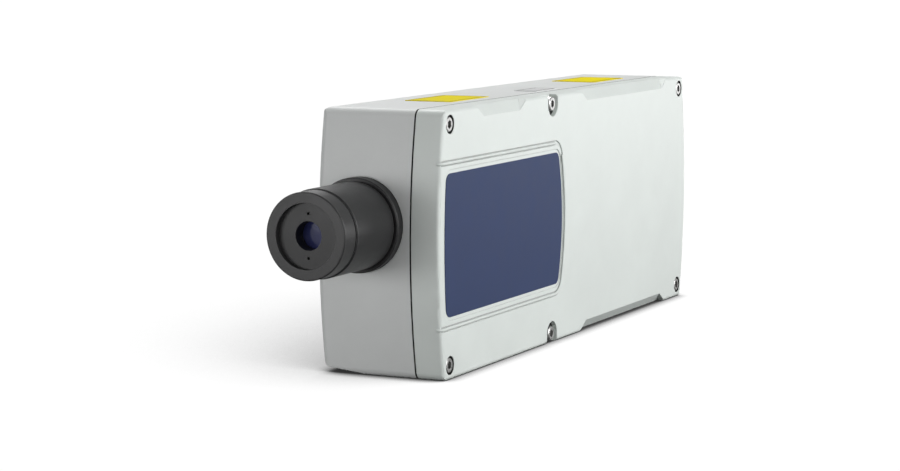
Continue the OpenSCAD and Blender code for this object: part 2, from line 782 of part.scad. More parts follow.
// Lens cell: it slides in the ring's bore, and its flange rides on the two guide rods
module lens_cell() color("#4a4c50") on_beam() difference() {
    turned_y() polygon([
        [lens_r, cell_front], [cell_r, cell_front], [cell_r, cell_flange_front],
        [cell_flange_r, cell_flange_front], [cell_flange_r, cell_flange_front + cell_flange_t],
        [cell_r, cell_flange_front + cell_flange_t], [cell_r, cell_back],
        [lens_seat_r, cell_back], [lens_seat_r, lens_back], [lens_r, lens_back]]);
    at_rods() rod_y(rod_r + run_fit, cell_flange_front - over, cell_flange_front + cell_flange_t + over);
}
module focus_lens() color("lightsteelblue") on_beam() turned_y() {
    translate([0, lens_front]) square([lens_r, lens_edge]);
    intersection() {
        translate([0, cell_front]) square([lens_seat_r, cell_l]);
        translate([0, lens_front + sqrt(pow(lens_bow_front, 2) - pow(lens_seat_r, 2))])
            circle(lens_bow_front, $fn = bow_facets);
        translate([0, lens_back - sqrt(pow(lens_bow_back, 2) - pow(lens_seat_r, 2))])
            circle(lens_bow_back, $fn = bow_facets);
    }
}
module cell_lock_ring() color("#3a3c40") on_beam() difference() {
    rod_y(lens_r, lens_front - lock_t, lens_front);
    rod_y(lens_seat_r, lens_front - lock_t - over, lens_front + over);
}

// Optical bench, with a window for the laser and six screws into the base
module optical_bench() color("#8d9299") difference() {
    from_front(bench_y) along_x(bench_under, bench_top) difference() {
        translate([0, -bench_h / 2]) square([bench_l, bench_h]);
        translate([laser_y - bench_y - cap_t - window_margin, laser_z - mid_z - laser_r - window_margin])
            square([laser_l + 2 * cap_t + 2 * window_margin, 2 * laser_r + 2 * window_margin]);
    }
    at_bench_posts() rod_x(bench_screw_r + fit, bench_under - over, bench_top + over);
    on_laser() at_clamp_screws() rod_x(clamp_screw_r, -clamp_wall - clamp_bite, 0);
}
module bench_screws() color("silver") translate([bench_top, 0, 0]) at_bench_posts()
    cap_screw(bench_screw_r, bench_t + bench_head_h, bench_head_r, bench_head_h,
        socket_share * bench_screw_r, bench_head_h / 2);

// Laser tube between two end caps, held by two clamps that bridge the bench's window
module on_laser() from_front(laser_y, beam_x, laser_z) children();
module laser_tube() color("#b9bec4") on_laser() rod_y(laser_r, 0, laser_l);
module laser_end_caps() color("#e8e4da") on_laser() {
    difference() {
        rod_y(laser_r, -cap_t, 0);
        rod_y(beam_hole_r, -cap_t - over, -over);
    }
    rod_y(laser_r, laser_l, laser_l + cap_t);
}
module at_clamps() for (y = [clamp_inset, laser_l - clamp_inset])
    translate([-beam_height, y - clamp_w / 2, 0]) children();
module at_clamp_screws() at_clamps() for (s = [-1, 1])
    translate([clamp_wall, clamp_w / 2, s * (clamp_half + clamp_foot) / 2]) children();
module laser_clamps() color("#5c6066") on_laser() difference() {
    at_clamps() {
        block(beam_height + clamp_half, clamp_w, 2 * clamp_half);
        block(clamp_wall, clamp_w, 2 * clamp_foot);
    }
    rod_y(laser_r, 0, laser_l);
    at_clamp_screws() rod_x(clamp_screw_r, -clamp_wall - over, over);
}
module clamp_screws() color("silver") on_laser() at_clamp_screws()
    cap_screw(clamp_screw_r, clamp_wall + clamp_bite, flange_screw_head_r, flange_screw_head_r,
        socket_share * clamp_screw_r, clamp_screw_r);

// Interferometer: two fold mirrors, three splitter cubes, the wave plate and the Bragg cell
module at_mirrors() {
    on_bench(column_a_y, laser_z) children();
    on_bench(column_b_y, beam_z - path_gap) mirror([0, 1, 0]) children();
}
module on_mirror()
    translate([beam_height, 0, 0]) rotate([-45, 0, 0]) translate([0, 0, -mirror_t]) children();
module fold_mirror_blocks() color("#5c6066") at_mirrors() difference() {
    translate([0, -mirror_block / 2, 0]) block(beam_height + mirror_r, mirror_block, mirror_block);
    on_mirror() translate([-2 * mirror_block, -2 * mirror_block, 0]) cube(4 * mirror_block);
}
module fold_mirrors() color("#cfd6dc") at_mirrors() on_mirror() cylinder(r = mirror_r, h = mirror_t);
module at_cubes() {
    on_bench(column_a_y, beam_z - path_gap) children();
    on_bench(column_a_y, beam_z) children();
    on_bench(column_b_y, beam_z) children();
}
module splitter_plinths() color("#5c6066") at_cubes()
    translate([0, -cube_a / 2, 0]) block(beam_height - cube_a / 2, cube_a, cube_a);
module splitter_cubes() color("#a9c4d6") at_cubes()
    translate([beam_height - cube_a / 2, -cube_a / 2, 0]) block(cube_a, cube_a, cube_a);
module waveplate_holder() color("#5c6066") on_bench(wave_y, beam_z) difference() {
    block(beam_height + wave_block / 2, wave_t, wave_block);
    translate([beam_height, 0, 0]) rod_y(wave_r, wave_t - wave_glass_t, wave_t + over);
    translate([beam_height, 0, 0]) rod_y(wave_r - over, -over, wave_t);
}
module quarter_waveplate() color("#c7d7e6") on_bench(wave_y, beam_z) translate([beam_height, 0, 0])
    rod_y(wave_r, wave_t - wave_glass_t, wave_t);
module on_bragg() on_bench(bragg_y - bragg_l / 2, beam_z - path_gap) children();
module bragg_cell() color("#7a7f86") on_bragg() difference() {
    block(2 * beam_height, bragg_l, bragg_h);
    translate([beam_height, 0, 0]) rod_y(bragg_bore_r, -over, bragg_l + over);
    translate([beam_height - bragg_bore_r, (bragg_l - bragg_crystal_l) / 2, 0])
        block(2 * bragg_bore_r, bragg_crystal_l, 2 * bragg_bore_r);
}
module bragg_crystal() color("#d9e6ee") on_bragg()
    translate([beam_height - bragg_bore_r, (bragg_l - bragg_crystal_l) / 2, 0])
        block(2 * bragg_bore_r, bragg_crystal_l, 2 * bragg_bore_r);

// Detectors: one behind the last cube and one above it, each a small upright board
module at_detectors() {
    on_bench(column_b_y + detector_gap, beam_z) children();
    on_bench(column_b_y, beam_z + detector_gap) rotate([90, 0, 0]) children();
}
module detector_boards() color("#2f6b45") at_detectors()
    block(beam_height + detector_a / 2, pcb_t, detector_a);
module photodiodes() color("#c9a54a") at_detectors()
    translate([beam_height, 0, 0]) rod_y(diode_r, -diode_h, 0);

// Boards on hexagon spacers: the front pair of rows stands on the bench, the rear on the base
module board(y, length) from_front(y, board_x) block(pcb_t, length, board_h);
module at_board_corners(y, length)
    for (dy = [board_edge, length - board_edge])
        from_front(y + dy) both_heights(mid_z - board_h / 2 + spacer_inset) children();
module at_board_screws() {
    at_board_corners(signal_board_y, signal_board_l) children();
    at_board_corners(power_board_y, power_board_l) children();
}
module signal_board() color("#2f6b45") difference() {
    board(signal_board_y, signal_board_l);
    at_board_screws() rod_x(board_screw_r, board_x - over, board_x + pcb_t + over);
}
module power_board() color("#2f6b45") difference() {
    board(power_board_y, power_board_l);
    at_board_screws() rod_x(board_screw_r, board_x - over, board_x + pcb_t + over);
}
module hex_spacer(x0) difference() {
    translate([x0, 0, 0]) rotate([0, 90, 0]) cylinder(r = spacer_af / sqrt(3), h = board_x - x0, $fn = 6);
    rod_x(board_screw_r, board_x - spacer_thread, board_x + over);
}
module board_spacers() color("#c9a54a") {
    at_board_corners(signal_board_y, signal_board_l) hex_spacer(bench_top);
    at_board_corners(power_board_y, power_board_l) hex_spacer(floor_x);
}
module board_screws() color("silver") translate([board_x + pcb_t, 0, 0]) at_board_screws()
    cap_screw(board_screw_r, pcb_t + spacer_thread, board_head_r, board_head_h,
        board_screw_r, board_head_h / 2);
module signal_chips() color("#26272b") for (i = [1:chip_count], j = [0, 1])
    from_front(signal_board_y + 2 * board_edge + (i - 1) * chip_pitch, board_x + pcb_t,
        mid_z - chip_pitch / 2 + j * chip_pitch)
        block(chip_t, chip_a, chip_a);
module shield_can() color("#b8bcc2")
    from_front(signal_board_y + 2 * board_edge, board_x - can_h,
        mid_z + board_h / 2 - can_w / 2 - 2 * spacer_af)
        difference() {
            block(can_h, can_l, can_w);
            translate([can_wall, can_wall, 0]) block(can_h, can_l - 2 * can_wall, can_w - 2 * can_wall);
        }
module power_parts() color("#3c4a63") for (i = [0:2], j = [0, 1])
    from_front(power_board_y + board_edge + capacitor_r + i * 3 * capacitor_r, board_x + pcb_t,
        mid_z - 2 * capacitor_r + j * 4 * capacitor_r) rod_x(capacitor_r, 0, capacitor_h);

// Laser supply: a potted block with two feet on the base's floor
module on_supply() from_front(supply_y, floor_x, mid_z + supply_drop) children();
module laser_supply() color("#36383c") on_supply() difference() {
    union() {
        block(supply_d, supply_l, supply_h);
        block(supply_foot_t, supply_l, supply_h + 2 * supply_foot);
    }
    at_supply_screws() rod_x(board_screw_r, -over, supply_foot_t + over);
}
module at_supply_screws() for (y = [supply_foot, supply_l - supply_foot], s = [-1, 1])
    translate([0, y, s * (supply_h + supply_foot) / 2]) children();
module supply_screws() color("silver") on_supply() translate([supply_foot_t, 0, 0]) at_supply_screws()
    cap_screw(board_screw_r, 2 * supply_foot_t, board_head_r, board_head_h,
        board_screw_r, board_head_h / 2);

// Rear fittings: each connector's flange sits in a spot face, with its nut inside
module plug_shell(r, flange, wall) difference() {
    union() {
        rod_y(flange, 0, plug_flange_t);
        rod_y(r, 0, plug_reach);
        rod_y(r - wall, -rear_pad_t - plug_inner_l, 0);
    }
    rod_y(r - wall, plug_reach - socket_depth, plug_reach + over);
    rod_y(r - wall - insert_step, plug_reach - socket_depth - insert_t, plug_reach);
}
module plug_insert(r, rows) translate([0, plug_reach - socket_depth, 0]) difference() {
    rod_y(r, -insert_t, 0);
    for (row = rows, i = [1:row[1]]) rotate([0, i * 360 / row[1], 0]) translate([row[0], 0, 0])
        rod_y(contact_r, -contact_d, over);
}
module plug_nut(r, rise, flange)
    translate([0, seat(rise, flange) - rear_pad_t - plug_nut_t, 0]) difference() {
        rotate([-90, 0, 0]) cylinder(r = r + plug_nut_extra, h = plug_nut_t, $fn = 6);
        rod_y(r, -over, plug_nut_t + over);
    }
module main_connector() color("silver") at_main_plug() plug_shell(main_plug_r, plug_flange_r, plug_wall);
module main_insert() color("#1c1c1e") at_main_plug()
    plug_insert(main_plug_r - plug_wall - insert_step, main_rows);
module main_connector_nut() color("silver") at_main_plug()
    plug_nut(main_plug_r - plug_wall, main_plug_rise, plug_flange_r);
module signal_connector() color("silver") at_signal_plug()
    plug_shell(signal_plug_r, signal_flange_r, signal_wall);
module signal_insert() color("#1c1c1e") at_signal_plug()
    plug_insert(signal_plug_r - signal_wall - insert_step, signal_rows);
module signal_connector_nut() color("silver") at_signal_plug()
    plug_nut(signal_plug_r - signal_wall, signal_plug_drop, signal_flange_r);
module status_light() color("#7fd08a") at_rear(light_rise, light_r)
    rod_y(light_r, -end_wall - light_proud, seat(light_rise, light_r) + light_proud);
module pressure_vent() color("#3a3c40") at_rear(-vent_drop, vent_r) {
    rod_y(vent_r, 0, vent_proud);
    rod_y(vent_r / 2, -2 * end_wall, 0);
}

housing_base();
housing_lid();
lid_gasket();
lid_corner_screws();
lid_middle_screws();
front_label();
top_plate_front();
top_plate_middle();
top_plate_rear();
lens_flange();
flange_seal();
lens_barrel();
flange_screws();
barrel_back_ring();
guide_rods();
focus_ring();
ring_keeper();
window_retainer();
window_seal();
front_window();
lens_cell();
focus_lens();
cell_lock_ring();
optical_bench();
bench_screws();
laser_tube();
laser_end_caps();
laser_clamps();
clamp_screws();
fold_mirror_blocks();
fold_mirrors();
splitter_plinths();
splitter_cubes();
waveplate_holder();
quarter_waveplate();
bragg_cell();
bragg_crystal();
detector_boards();
photodiodes();
signal_board();
signal_chips();
shield_can();
power_board();
power_parts();
board_spacers();
board_screws();
laser_supply();
supply_screws();
main_connector();
main_insert();
main_connector_nut();
signal_connector();
signal_insert();
signal_connector_nut();
status_light();
pressure_vent();
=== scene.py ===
"""Looks of the laser vibration sensor: paint, metal, glass and film, and a soft white studio."""
import json
import math

import bpy
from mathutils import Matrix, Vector


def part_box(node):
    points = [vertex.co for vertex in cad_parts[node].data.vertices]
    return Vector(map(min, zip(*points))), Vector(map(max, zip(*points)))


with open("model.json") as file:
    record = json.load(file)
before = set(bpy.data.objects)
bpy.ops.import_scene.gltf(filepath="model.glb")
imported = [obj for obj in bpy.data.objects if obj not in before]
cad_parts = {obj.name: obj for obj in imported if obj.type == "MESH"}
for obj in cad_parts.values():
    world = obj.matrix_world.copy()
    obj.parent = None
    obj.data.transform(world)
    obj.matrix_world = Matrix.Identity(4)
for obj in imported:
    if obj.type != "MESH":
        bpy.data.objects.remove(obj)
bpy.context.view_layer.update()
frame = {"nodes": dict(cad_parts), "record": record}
nodes = frame["nodes"]
scene = bpy.context.scene
MM = 0.001
MICRON = 0.000001

# Places on the object: the beam, the lid's face, the joint, and the screw seats, with Z from the middle
BEAM = (-10.2 * MM, 0.0, 80 * MM)
LID_FACE_X = 35.5 * MM
SEAT_FLOOR_X = 31.0 * MM
# The joint and the screw seats are where shade is painted almost black into the paint
JOINT_X = 19.1 * MM
JOINT_HALF = 0.40 * MM
MIDDLE_Z = 70 * MM
CORNER_SEAT_Y, CORNER_SEAT_Z = 169.3 * MM, 62.5 * MM
MIDDLE_SEAT_Y, MIDDLE_SEAT_Z = -34.5 * MM, 65.0 * MM
CORNER_SEAT_R, CORNER_SEAT_DEPTH = 5.25 * MM, 0.25 * MM
MIDDLE_SEAT_R, MIDDLE_SEAT_DEPTH = 7.4 * MM, 2.4 * MM
SEAT_BLUR, DEPTH_BLUR, JOINT_BLUR = 0.15 * MM, 0.10 * MM, 0.12 * MM

# How much of the tone is taken away by the painted shade in the screw seats and the joint, or by a printed
# line
DARKENING = 0.94

# What every node group gives, and the range of its Vary
RESULTS = ("Shade", "Vary", "Edge", "Normal")
EITHER_WAY = (-1.0, 1.0)


# Node helpers
def add(tree, kind, inputs=None, **settings):
    """Adds one node, sets its properties, and fills its inputs with values or links."""
    made = tree.nodes.new("ShaderNode" + kind)
    for key, value in settings.items():
        setattr(made, key, value)
    for key, value in (inputs or {}).items():
        socket = made.inputs[key]
        if isinstance(value, bpy.types.NodeSocket):
            tree.links.new(value, socket)
        else:
            socket.default_value = value
    return made


def maths(tree, operation, a, b=0.0, c=0.0):
    """One math node's result."""
    return add(tree, "Math", {0: a, 1: b, 2: c}, operation=operation).outputs[0]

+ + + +

▶ **Task prompt**: Exact duplication is required for the lines above, from the line that contains "obj.parent = None" to the line that contains "MICRON = 0.000001", inclusive; omit all others.

▶ **Result below**:
    obj.parent = None
    obj.data.transform(world)
    obj.matrix_world = Matrix.Identity(4)
for obj in imported:
    if obj.type != "MESH":
        bpy.data.objects.remove(obj)
bpy.context.view_layer.update()
frame = {"nodes": dict(cad_parts), "record": record}
nodes = frame["nodes"]
scene = bpy.context.scene
MM = 0.001
MICRON = 0.000001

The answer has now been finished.